7. Lead from the Front
In Naval Aviation, you learn to lead progressively: first as a section lead responsible for two aircraft, then as a division lead responsible for four. You make the decisions that determine whether the aircraft behind you come home.
On my most recent combat deployment in Yemen, the largest strikes were led by our Carrier Air Wing Commander. She didn't need to be there. Her role was strategic. But she flew at the front of the formation, and every aircrew knew it. That single act did more for morale and credibility than any speech ever could.
This principle scales beyond combat. The best leaders I've encountered put something real at stake. Their time. Their money. Their reputation. They don't ask teams to take risks they wouldn't take themselves. They don't manage from a safe distance and call it strategy.

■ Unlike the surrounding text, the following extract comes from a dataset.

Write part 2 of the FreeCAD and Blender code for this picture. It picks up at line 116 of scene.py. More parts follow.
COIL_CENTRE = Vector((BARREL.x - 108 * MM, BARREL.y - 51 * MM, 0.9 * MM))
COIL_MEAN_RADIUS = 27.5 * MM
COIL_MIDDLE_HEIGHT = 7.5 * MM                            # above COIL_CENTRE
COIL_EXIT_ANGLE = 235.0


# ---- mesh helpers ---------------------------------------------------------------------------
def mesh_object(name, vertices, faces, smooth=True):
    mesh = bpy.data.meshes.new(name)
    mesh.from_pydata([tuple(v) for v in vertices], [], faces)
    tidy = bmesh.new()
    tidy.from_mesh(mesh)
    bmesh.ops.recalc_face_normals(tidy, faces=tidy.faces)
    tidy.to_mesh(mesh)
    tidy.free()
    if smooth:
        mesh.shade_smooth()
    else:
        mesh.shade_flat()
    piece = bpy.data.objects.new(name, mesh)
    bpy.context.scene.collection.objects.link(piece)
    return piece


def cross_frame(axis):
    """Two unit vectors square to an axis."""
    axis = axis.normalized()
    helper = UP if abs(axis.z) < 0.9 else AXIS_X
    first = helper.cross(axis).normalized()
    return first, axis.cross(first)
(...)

This doesn't mean leaders should take unnecessary risks. But occasional, visible willingness to share in the difficulty—to be in the room, on the floor, in the field—builds a kind of trust that authority alone never will.
Postmortem
These lessons are not original. People have written about all of them before. What I do know is that I learned them at 500 knots with my life on the line, and they worked. They kept me and the people around me alive. I believe they can work in your life too.